EU Fudned Projects: law and administrative practices in the field of fraud prevention
Overpaid websites for receiving grants, training ghost courses with forged signatures to reach the minimum number of participants and funded unduly by the European Social Fund and holidays abroad passed off as internationalization are just some of the cases of fraud recently discovered by the Italian Guardia di Finanza against the EU budget.
Irregularities and frauds for the 2007-2013 programming settle so far to 121 million of euros. The majority of cases (81%) concern irregularities while fraud amount to 19%. Nearly one in five cases (18%) concerns non-compliance management and irregular documentation, 16% concerns the presentation of false documents, such as the release of false certifications from suppliers and false statements on the eligibility criteria to access the grant. Finally, 15% concerns incomplete or incorrect documentation, such as failure to submit the reporting or accounting of non eligible documents.

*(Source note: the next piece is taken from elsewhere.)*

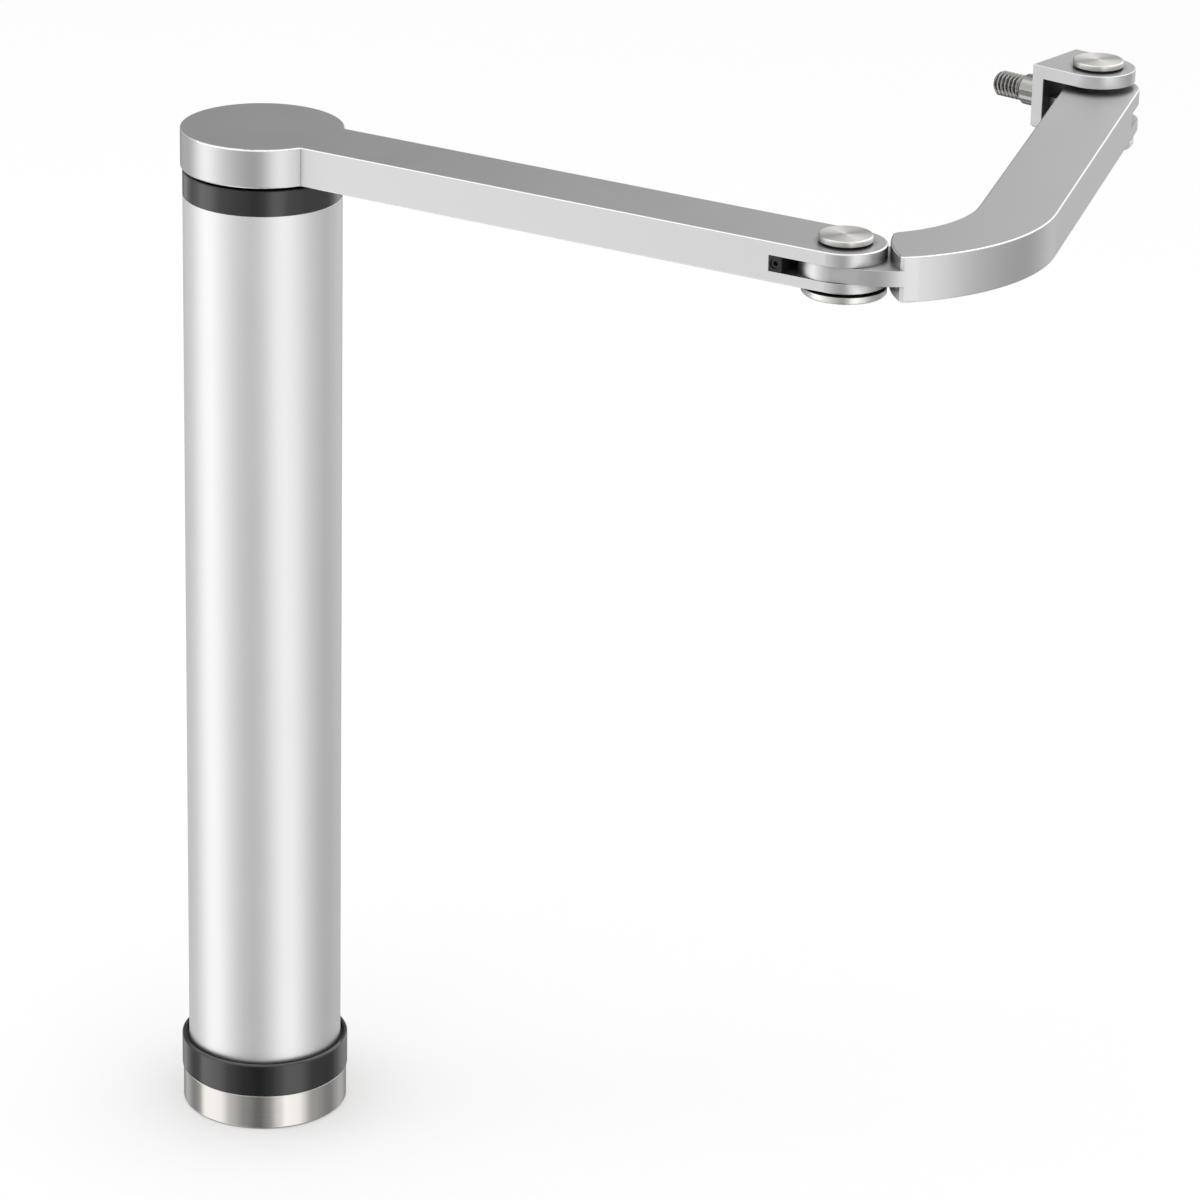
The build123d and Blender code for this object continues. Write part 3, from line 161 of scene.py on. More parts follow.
class NodeTree:
    """A thin helper round a node tree: it adds nodes with their values and links them."""

    def __init__(self, tree: bpy.types.NodeTree) -> None:
        """Keeps the tree and empties it.

        Args:
            tree: the material's, world's or group's node tree.
        """
        self.tree = tree
        tree.nodes.clear()

    def add(self, kind: str, inputs: Optional[dict] = None, **settings: object) -> bpy.types.Node:
        """Adds one node.

        Args:
            kind: the node's type name.
            inputs: a value or an output socket for each named or numbered input.
            **settings: attributes of the node itself.

        Returns:
            The new node.
        """
        node = self.tree.nodes.new(kind)
        for name, value in settings.items():
            setattr(node, name, value)
        for name, value in (inputs or {}).items():
            if isinstance(value, bpy.types.NodeSocket):
                self.tree.links.new(value, node.inputs[name])
            else:
                node.inputs[name].default_value = value
        return node

    def math(self, operation: str, *values: object) -> bpy.types.NodeSocket:
        """Adds a math node and returns its output.

        Args:
            operation: the node's operation.
            *values: up to three numbers or output sockets.

        Returns:
            The node's output socket.
        """
        return self.add("ShaderNodeMath", dict(enumerate(values)), operation=operation).outputs[0]

    def vector(self, operation: str, *values: object, output: str = "Vector") -> bpy.types.NodeSocket:
        """Adds a vector math node and returns one of its outputs.

        Args:
            operation: the node's operation.
            *values: up to three vectors or output sockets.
            output: the output's name.

        Returns:
            The named output socket.
        """
        node = self.add("ShaderNodeVectorMath", dict(enumerate(values)), operation=operation)
        return node.outputs[output]

    def scaled(self, value: bpy.types.NodeSocket, factor: bpy.types.NodeSocket) -> bpy.types.NodeSocket:
        """Scales a vector by a number.

        Args:
            value: the vector's socket.
            factor: the number's socket.

        Returns:
            The scaled vector's socket.
        """
        node = self.add("ShaderNodeVectorMath", {0: value, "Scale": factor}, operation="SCALE")
        return node.outputs["Vector"]

    def ramp(
        self, value: bpy.types.NodeSocket, start: float, end: float, **settings: object
    ) -> bpy.types.NodeSocket:
        """Turns a number into a mask.

        Args:
            value: the number's socket.
            start: where the mask is 0.
            end: where the mask is 1.
            **settings: attributes of the node, such as its interpolation.

        Returns:
            The mask's socket.
        """
        limits = {"Value": value, "From Min": start, "From Max": end}
        return self.add("ShaderNodeMapRange", limits, **settings).outputs["Result"]

    def blend(self, share: bpy.types.NodeSocket, low: object, high: object) -> bpy.types.NodeSocket:
        """Blends two numbers.

        Args:
            share: the share of the second one, as a socket.
            low: the first number or its socket.
            high: the second number or its socket.

        Returns:
            The blend's socket.
        """
        return self.add("ShaderNodeMix", {"Factor": share, 2: low, 3: high}).outputs[0]


def shader_group(
    name: str, inputs: dict[str, object], outputs: dict[str, str]
) -> tuple[NodeTree, bpy.types.Node]:
    """Starts a shader node group with typed inputs and outputs.

    Args:
        name: the group's name.
        inputs: the default value of each input. A tuple makes a vector input, a number a float.
        outputs: the socket type of each output.

    Returns:
        The helper round the group's tree, and the group's input node.
    """
    tree = bpy.data.node_groups.new(name, "ShaderNodeTree")
    for label, value in inputs.items():
        kind = "NodeSocketVector" if isinstance(value, tuple) else "NodeSocketFloat"
        socket = tree.interface.new_socket(label, in_out="INPUT", socket_type=kind)
        socket.default_value = value
    for label, kind in outputs.items():
        tree.interface.new_socket(label, in_out="OUTPUT", socket_type=kind)
    nodes = NodeTree(tree)
    return nodes, nodes.add("NodeGroupInput")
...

In times of budgetary austerity and financial crisis it is important that the European Commission sets out new rules in order to protect the EU’s financial interests and tax payers’ money from fraud. The protection of the EU’s financial interests under criminal law and by administrative investigations incorporates the participation of the Police, prosecutors and judges in EU Member States who are the major bodies to intervene for the protection of EU finances. Nevertheless, the levels of protection among EU Member States vary as well as the procedures followed in order to protect EU funding being implemented in national cross-border or transnational European projects.
The conference dealt in particular with projects funded by EU grants and managed by the Member States or the European Commission.